|St. Catharine's at night|
I guess you're wondering what this is about - don't worry, I understand. Allow me to expand: Monday and Tuesday of this week (22-23rd July) I travelled to Cambridge to participate in the Pembroke/St.Catharine's Languages Summer Residential (hence the bit of french at the beginning there).
I was nominated by my Head of Languages as I apparently have a talent for understanding and learning languages. (Personally, I think I've just had too much practice pretending to be French or Spanish and playing up on the accent, but hey, who am I to decline an offer to spend two days at Cambridge Uni?)
|Like this, but in pale blue, but I couldn't find a picture of it. Suitably preppy :3|
So, the residential itself was basically about what it was like to study languages at a Cambridge University college, and there were handy seminars on applying to Cambridge, what the interviews are like, etc. The interviews talk in particular cleared up a lot of anxiety I had, and I feel a little more relaxed about it now, and a lot less scared :)
As well as these more practical talks, there were a variety of language based talks; Werewolves in Medieval French (Bisclavret, Marie De France), Politics in Egypt, Classics and Nuns during the Italian Renaissance (Nun Arcangela Tarabotti and her published works). Overall, I found these talks the most interesting, although the others were also very useful. Now, I've never been one for literature and language analysis, don't get me wrong - the topics of the talks were about historical figures I've never heard of, and works I would never have guessed did exist; but something about them had me hooked. After spending two days immersed in such history (as well as the olden-day feel of Cambridge itself) I really do feel like I would love to spend a lifetime studying historical texts and gaining an even deeper insight into the history of languages.
|Italian Renaissance Manuscripts|
|Medieval Painting (?) of Bisclavret|
After a long day of sitting in a blisteringly hot room in St. Catharine's, we got to go for a little tour around both Catharine's and Pembroke colleges. We also got to see the Cambridge Uni Library, which is an imposing, gothic-looking building, with a re-vamped factory kinda atmosphere.After that, we ended up in Cafe Pembroke, by about 9:15. By then, I was just shattered, so I stayed up for a little while, before deciding to hit the hay.

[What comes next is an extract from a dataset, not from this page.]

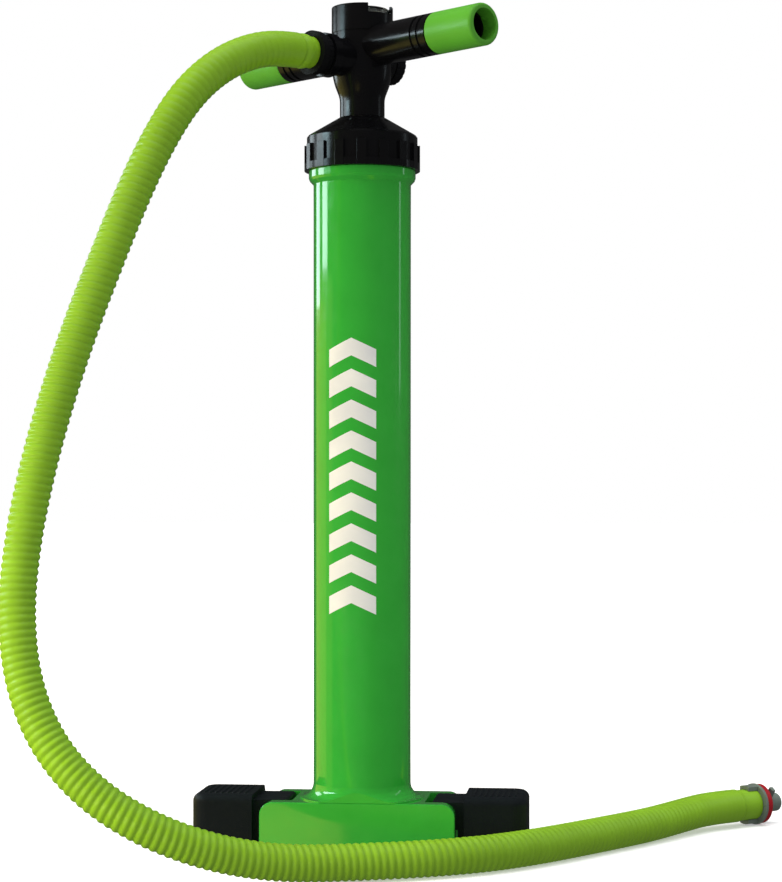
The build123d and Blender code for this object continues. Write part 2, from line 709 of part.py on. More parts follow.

|The Library in it's full glory. It looks a lot cooler when the weather is a bit gloomier - like a castle in the middle of the city.|
We (my new friends Poppy, Elina and I) managed to find our way back to our accomodation, and after locking myself securely in my room (and checking for any horror movie characters around the room), I got a phone call from Dad, asking if I had settled in okay, and if I was okay, to which I answered, yes, of course, I'm totally not checking for demons around my room - at all. Then he passed it on to Mum, who I think was more worried than I was, bless. [Love you Mum <3]
Then I managed to get to sleep, even though the thunderstorm did quite literally scare the cabbage out of me. I woke up early this morning to the sound of rain, and had to crawl out of bed, climb onto the windowsill (don't tell Cambridge :P) and shut the window, because I couldn't get back to sleep.
|Probably didn't look like this, but it's a picture of a cool thunderstorm - what more do you want?!|
Then I slept till like 7 and got dressed for a second day of talks. The second day wasn't as bad, mainly because the talks were all spaced out between little breaks (and the room was still boiling, so at every opportunity, everyone got up and went to stand outside for as long as possible).
So, to conclude, the Cambridge Uni Summer Languages Residential has totally inspired me, and I'm so glad I had the opportunity to attend.